▸ **Directive**:
Look through the listing for the word "starts". Copy each line that has it.

┄┄┄┄┄┄┄┄┄┄┄┄┄┄┄┄┄┄┄┄

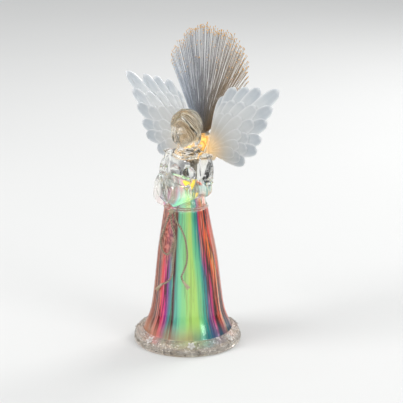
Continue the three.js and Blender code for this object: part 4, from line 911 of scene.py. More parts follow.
for vert in ice.verts:
    radius = math.hypot(vert.co.x, vert.co.y)
    rise = rising(vert.co.z, 4, 6.5)
    inside = radius - wall_inside(vert.co.z)
    if rise == 0 or inside < 0.3:
        continue
    crumple = noise.noise(vert.co * 0.21) + 0.5 * noise.noise(vert.co * 0.5)
    ridge = 1 - abs(noise.noise(vert.co * 0.34 + Vector((7, 3, 1))))
    cut = rise * min(1, inside / 2) * (0.9 * abs(crumple) + 1.35 * ridge**3)
    grown = (radius - 0.8 * cut) / radius
    vert.co = Vector((vert.co.x * grown, vert.co.y * grown, vert.co.z - 0.7 * cut))
piece_of("ice_ring", ice, base_clear, ["base_ring"], sharp=60)

# %% [markdown]
# A flower is five petals round a bead. A petal starts as a sphere that is flattened, drawn out and
# tipped up, and the flowers lean back with the bank that they lie on.

# %% Rosettes
ROSETTE_COUNT, ROSETTE_RADIUS, ROSETTE_LEAN = 7, 4.3, 0.75
rosettes = bmesh.new()
for i in range(ROSETTE_COUNT):
    seat = (Matrix.Rotation(2 * math.pi * (i - 0.05) / ROSETTE_COUNT, 4, "Z")
            @ Matrix.Translation((BASE_RADIUS - bank + 0.9, 0, RIM_HEIGHT * 0.7 + 0.9))
            @ Matrix.Rotation(ROSETTE_LEAN, 4, "Y"))
    for petal in range(5):
        place = (seat @ Matrix.Rotation(2 * math.pi * petal / 5, 4, "Z")
                 @ Matrix.Translation((0.52 * ROSETTE_RADIUS, 0, 0.3)) @ Matrix.Rotation(-0.3, 4, "Y")
                 @ Matrix.Diagonal((1.9, 1.5, 0.75, 1)))
        bmesh.ops.create_uvsphere(rosettes, u_segments=16, v_segments=10, radius=1, matrix=place)
    bmesh.ops.create_uvsphere(rosettes, u_segments=12, v_segments=8, radius=1.05,
                              matrix=seat @ Matrix.Translation((0, 0, 0.7)))
piece_of("rosettes", rosettes, petal_clear)

# %% [markdown]
# ## The figure
#
# The figure is one clear casting to the eye: bodice, neck, bowed head with swept locks, puffed
# sleeves, bell cuffs and hands held palm to palm. Overlapping closed forms are joined into one
# skin by a voxel remesh, as a sculptor joins clay, and finer features are then pushed in and out
# of that skin. The bodice is hollow and open below, for the lamps.

# %% Figure sizes
FIGURE_BOTTOM, BODICE_HEIGHT = 139.3, 54
SHOULDER_HALF, BODICE_DEPTH, FIGURE_SKIN = 21, 15.5, 2
BODICE = [(0, .95, 1.2, -.13), (.05, .93, 1.17, -.12), (.17, .87, 1.02, .02), (.38, .88, .96, .13),
          (.6, .95, .95, .2), (.8, 1, .88, .22), (.9, .95, .74, .2), (.96, .68, .58, .16),
          (1, .4, .47, .1), (1.2, .36, .45, -.05)]
HEAD_HEIGHT, HEAD_HALF = 215, Vector((15.2, 15.8, 17.3))
HEAD_CENTRE = Vector((0, -0.5, HEAD_HEIGHT))
FACE_CENTRE = Vector((0, -0.55 * HEAD_HALF.y, HEAD_HEIGHT - 0.32 * HEAD_HALF.z))
FACE_HALF = Vector((10.4, 10.6, 12.8))
BOW = 0.3
FACE_PLACE = Matrix.Translation(FACE_CENTRE) @ Matrix.Rotation(BOW, 4, "X")


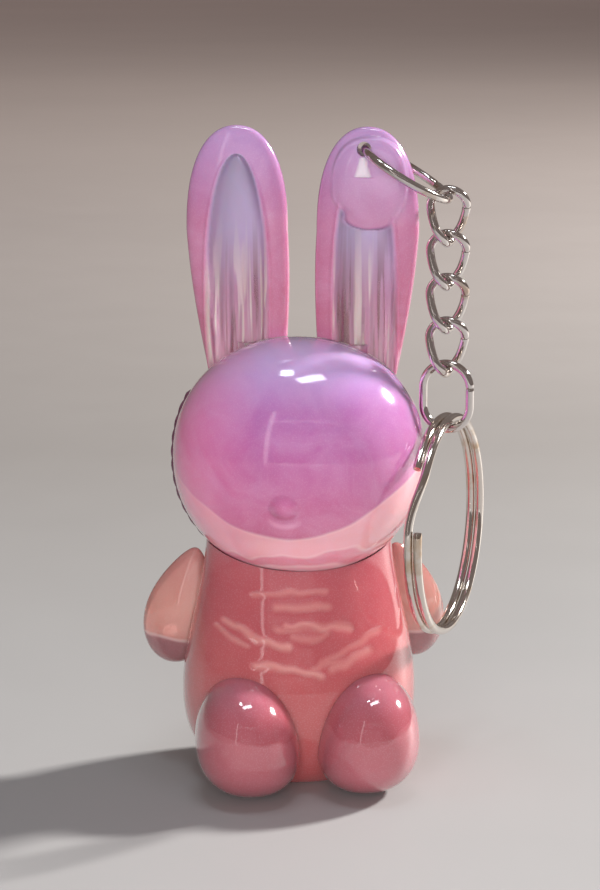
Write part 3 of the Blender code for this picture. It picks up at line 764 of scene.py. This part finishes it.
def make_ear(name, node, side, material):
    around, levels = 192, 230
    rows = []
    for level in range(levels):
        share = level / levels
        part = 1 - (1 - share) ** 1.5
        height = EAR_BASE_Z + (EAR_TOP_Z - EAR_BASE_Z) * part
        centre, half, thick = ear_section(height)
        angles = np.linspace(0, 2 * math.pi, around, endpoint=False)
        c, s = np.cos(angles), np.sin(angles)
        x = side * centre + half * np.sign(c) * np.abs(c) ** EAR_SQUARENESS
        y = EAR_Y + thick * np.sign(s) * np.abs(s) ** EAR_SQUARENESS
        front = s < -TINY
        channel = scoop_surface(x, height, side)
        deepest = EAR_Y + thick * 0.6
        dug = np.minimum(soft_max(y, channel, 0.1 * MM), deepest)
        y = np.where(front, np.maximum(y, dug) - lip(scoop_across(x, height, side)[0]), y)
        if side > 0:
            boss = boss_surface(x, height)
            raised = -soft_max(-y, -boss, 0.1 * MM)
            on_boss = front & (boss < y + 0.3 * MM)
            y = np.where(on_boss, np.minimum(raised, y), y)
            y = y - lip(boss_share(x, height) + 0.14) * front + drip(x, height) * front
        rows.append(np.stack((x, y, np.full(around, height)), axis=1))
    ear = skin(name, rows, (rows[0].mean(axis=0), (side * EAR_X, EAR_Y, EAR_TOP_Z)))
    if side > 0:
        reach = Vector((0, 6 * MM, 0))
        combine(ear, rod(BORE - reach, BORE + reach, BORE_RADIUS), "DIFFERENCE")
    seat = HEAD_HALF + LIMB_GAP
    combine(ear, rounded("seat", seat, HEAD_CENTRE, HEAD_FULLNESS, 128, 80), "DIFFERENCE")
    foot = Vector((side * EAR_PEG_PLACE[0], EAR_PEG_PLACE[1], EAR_BASE_Z - EAR_PEG_DEPTH))
    combine(ear, rod(foot, foot + Vector((0, 0, EAR_PEG_LENGTH)), EAR_PEG_RADIUS), "UNION")
    mark_clear(ear, side)
    if side > 0:
        # paint a reflection into the groove below the bore
        mark_painted_light(ear, drip_painted_reflection)
    finish_piece(ear, "head", [node], material, turned_head,
                 EAR_SOFT_EDGE, 60)


def mark_clear(ear, side):
    """Say how clear each point is: the channel's thin floor is the clearest, the rim cloudy."""
    places = np.array([v.co for v in ear.data.vertices])
    x, z = places[:, 0], places[:, 2]
    amount = np.clip((1.08 - scoop_across(x, z, side)[0]) / 0.16, 0, 1)
    if side > 0:
        boss = np.clip((1.06 - boss_share(x, z)) / 0.12, 0, 1)
        amount = np.maximum(amount * (1 - boss), boss * 0.12)
    attribute = ear.data.attributes.new("clearness", "FLOAT", "POINT")
    attribute.data.foreach_set("value", amount.astype(np.float32))


# --- torso and limbs -----------------------------------------------------------------------

def torso_radius(height):
    if height < TORSO_WIDE_Z:
        drop = (TORSO_WIDE_Z - height) / TORSO_BOTTOM_REACH
        return TORSO_HALF_WIDTH * (1 - drop ** TORSO_FULLNESS) ** (1 / TORSO_FULLNESS)
    rise = min((height - TORSO_WIDE_Z) / (TORSO_TOP_Z - TORSO_WIDE_Z), 1)
    taper = rise * rise * (3 - 2 * rise)
    return TORSO_HALF_WIDTH + (TORSO_TOP_HALF_WIDTH - TORSO_HALF_WIDTH) * taper


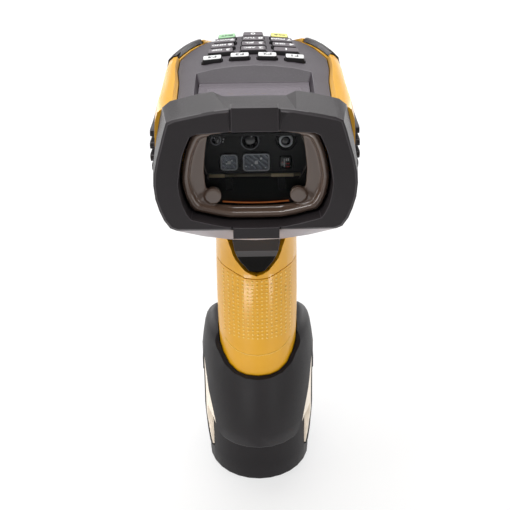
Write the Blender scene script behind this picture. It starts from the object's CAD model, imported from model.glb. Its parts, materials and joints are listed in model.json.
# Looks of a cordless handheld barcode scanner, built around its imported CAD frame.
# Metres, the frame's own axes: the scan window looks along -Y and the user stands at +Y.
import json
import math

import bmesh
import bpy
from mathutils import Euler, Matrix, Vector
from mathutils.bvhtree import BVHTree


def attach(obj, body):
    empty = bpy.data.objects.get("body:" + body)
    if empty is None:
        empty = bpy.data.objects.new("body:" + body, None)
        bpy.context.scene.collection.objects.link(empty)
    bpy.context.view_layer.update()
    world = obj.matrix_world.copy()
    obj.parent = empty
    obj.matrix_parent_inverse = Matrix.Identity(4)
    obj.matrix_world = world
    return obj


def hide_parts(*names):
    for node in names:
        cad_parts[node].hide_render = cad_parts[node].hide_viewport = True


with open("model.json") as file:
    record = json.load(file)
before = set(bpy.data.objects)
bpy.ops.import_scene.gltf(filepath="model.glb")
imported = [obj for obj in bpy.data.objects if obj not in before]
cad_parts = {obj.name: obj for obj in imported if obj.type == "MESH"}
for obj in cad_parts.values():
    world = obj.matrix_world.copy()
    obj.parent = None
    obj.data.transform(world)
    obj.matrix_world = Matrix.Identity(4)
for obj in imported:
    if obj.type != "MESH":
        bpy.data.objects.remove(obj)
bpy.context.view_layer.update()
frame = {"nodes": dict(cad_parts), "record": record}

mm = 0.001

# Where the head stands, and the tilt of its nose
head_forward = 78 * mm
head_height = 187 * mm
nose_tilt = math.radians(12)
head_place = Matrix.Translation((0, -head_forward, head_height)) @ Matrix.Rotation(-nose_tilt, 4, "X")
head_turn = head_place.to_3x3()

# Mesh care
merge_distance = 0.002 * mm
short_edge = 0.1 * mm
flat_angle = math.radians(0.6)
smooth_angle = math.radians(32)
bevel_angle = math.radians(36)
bevel_segments = 2
melt_grid = 0.28 * mm
melt_passes = 20

# Bumper: reach of the tab's plain edges, and where the paler underside begins
tab_reach = 11 * mm
tab_level = -18.5 * mm
chin_facing = -0.7
chin_level = -18.5 * mm
chin_depth = 1 * mm

# Deck: where its plain tail flange begins
deck_tail = 99 * mm

# Trigger: where its lighter upper face begins
trigger_grey_level = 126 * mm

# Camera and room
camera_place = (-0.6 * mm, -502 * mm, 451.9 * mm)
camera_pitch = math.radians(55)
camera_roll = math.radians(-0.9)
camera_lens = 103.55
camera_sensor = 36
floor_half = 4000 * mm
floor_grey = 0.9
floor_white_share = 0.7
world_strength = 0.26

# Engine lenses: middles across and up, and profiles of radius, depth and finish of the next stretch
engine_back = 28 * mm
lens_steps = 40
imager_middle = (-1.7 * mm, 5.6 * mm)
imager_profile = [(0, 28, 0), (3.4, 28, 0), (3.4, 23.1, 1), (3.2, 22.85, 1), (2.95, 22.85, 0),
                  (2.75, 23.3, 0), (2.3, 23.9, 0), (2.2, 23.5, 2), (1.9, 23.25, 2), (1.2, 23, 2),
                  (0, 22.9, 2)]
aiming_middle = (11 * mm, 5.2 * mm)
aiming_profile = [(0, 28, 0), (3.4, 28, 0), (3.4, 24.2, 1), (3.3, 23.9, 0), (3.1, 23.9, 0), (2.9, 24.6, 0),
                  (2.5, 24.6, 3), (2.35, 23.3, 3), (1.9, 23.2, 3), (1.65, 23.7, 2), (1.2, 23.45, 2),
                  (0.6, 23.3, 2), (0, 23.25, 2)]
range_middle = (-13.8 * mm, 5.7 * mm)
range_profile = [(0, 28, 0), (1.4, 28, 0), (1.4, 23.95, 0), (1.95, 23.95, 1), (1.85, 23.6, 1),
                 (1.55, 23.6, 1), (1.45, 23.9, 0), (1.2, 23.9, 2), (0.6, 23.65, 2), (0, 23.6, 2)]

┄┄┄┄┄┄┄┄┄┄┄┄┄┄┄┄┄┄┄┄

▸ **Solution for this exercise**:
# A flower is five petals round a bead. A petal starts as a sphere that is flattened, drawn out and
Write the Blender scene script behind this picture. It starts from the object's CAD model, imported from model.glb. Its parts, materials and joints are listed in model.json.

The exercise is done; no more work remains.